While denying that he was part of the “Brussels establishment”, Mr Schulz suggested some politicians working at the European level had lost touch with voters’ concerns.

“Some people in the apparatuses of Brussels are indeed far decoupled from the reality which confronts people on a day-to-day basis,” he said. “Only taking notice of Brussels can make you believe that Brussels life is the reality of people in Europe.”

But Mr Schulz insisted that idealists made up a minority of MEPs in the European parliament. “There are three groups: some are leading an academic discourse on the deepening of the EU, others are leading a brutal course of destruction. Between them are a majority of realistic politicians.”
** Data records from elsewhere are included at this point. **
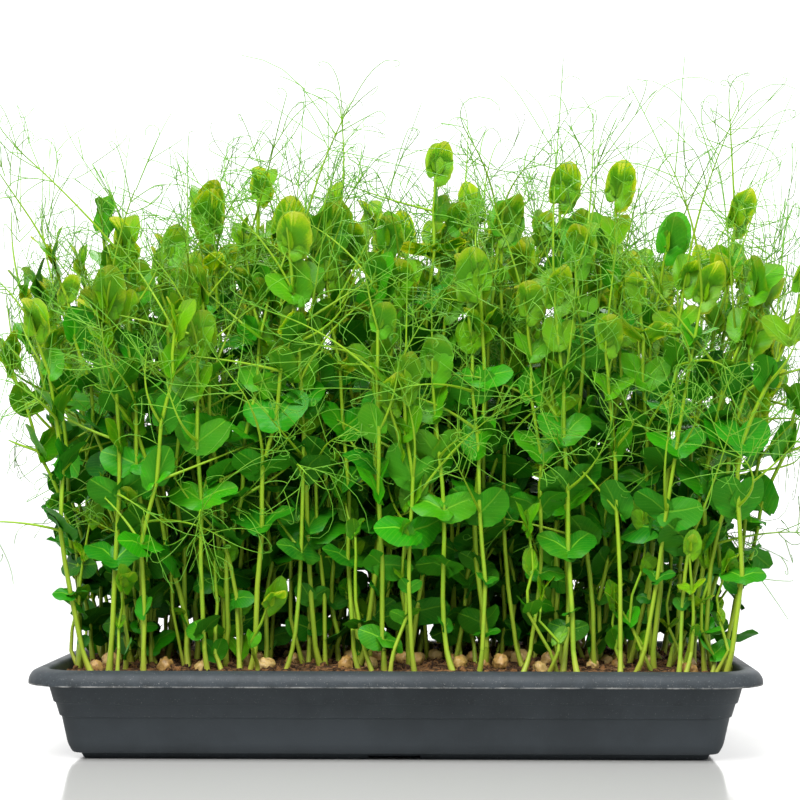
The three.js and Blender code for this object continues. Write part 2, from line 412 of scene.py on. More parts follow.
@dataclass(frozen=True)
class Haulm(Finish):
    """The skin of stems, stalks and tendrils.

    The "age" attribute runs from 0 at the pale foot, through 0.5 for the bright stem, to 1 for
    the deeper green of thin tendrils.
    """

    name: str
    foot: Colour = (0.37, 0.38, 0.050)
    stem: Colour = (0.215, 0.375, 0.009)
    thin: Colour = (0.092, 0.300, 0.018)
    foot_ages: Range = (0.02, 0.42)
    thin_ages: Range = (0.55, 1.0)
    streaks: Mottle = Mottle(190, 4, 0.55, 0.35, 0.7)
    streak_shares: Range = (0.15, 0.75)
    streak_depth: float = 0.55
    grain: float = 900
    grain_depth: float = 0.08 * MM
    roughness: float = 0.45
    specular: float = 0.22

    def paint(self, shader: Shader) -> None:
        """Gives the shader its colours, gloss and relief.

        Args:
            shader: the shader.
        """
        age = shader.attribute("age")
        base = shader.blend(shader.ramp(age, *self.foot_ages), self.foot, self.stem)
        base = shader.blend(shader.ramp(age, *self.thin_ages), base, self.thin)
        streaked = shader.blend(self.streak_depth, base, self.thin)
        share = shader.between(shader.attribute("tint"), self.streak_shares)
        share = shader.times(shader.mottle(self.streaks), share)
        shader.set(
            Base_Color=shader.blend(share, base, streaked),
            Roughness=self.roughness,
            Specular_IOR_Level=self.specular,
        )
        shader.bump(shader.noise(self.grain, 2), self.grain_depth, 0.5)


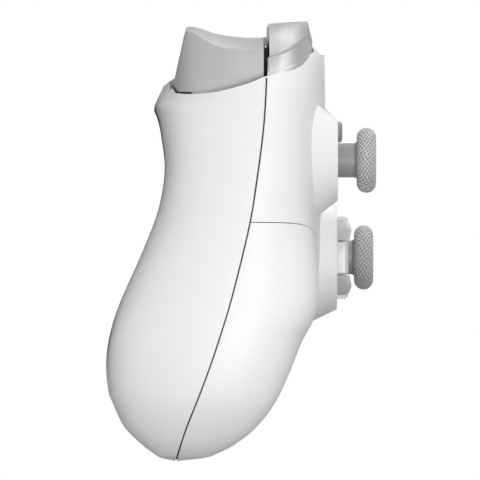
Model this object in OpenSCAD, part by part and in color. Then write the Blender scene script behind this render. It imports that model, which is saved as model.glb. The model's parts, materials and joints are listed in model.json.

Mr Schulz (61) left school without any qualifications and struggled with an alcohol problem after a cruciate ligament injury dashed dreams of a career as a professional footballer. Elected as an MEP in 1994, he became leader of the S&D centre-left political group in the European parliament 10 years later, and was voted president of the parliament in 2014.

“Perhaps what protects me is that I still live in a working-class district of W?rselen, the city where I was a mayor for 11 years,” he said.

While claiming to be still “very convinced of the European idea”, Mr Schulz said he did not count himself among those “who have moved away from the people”.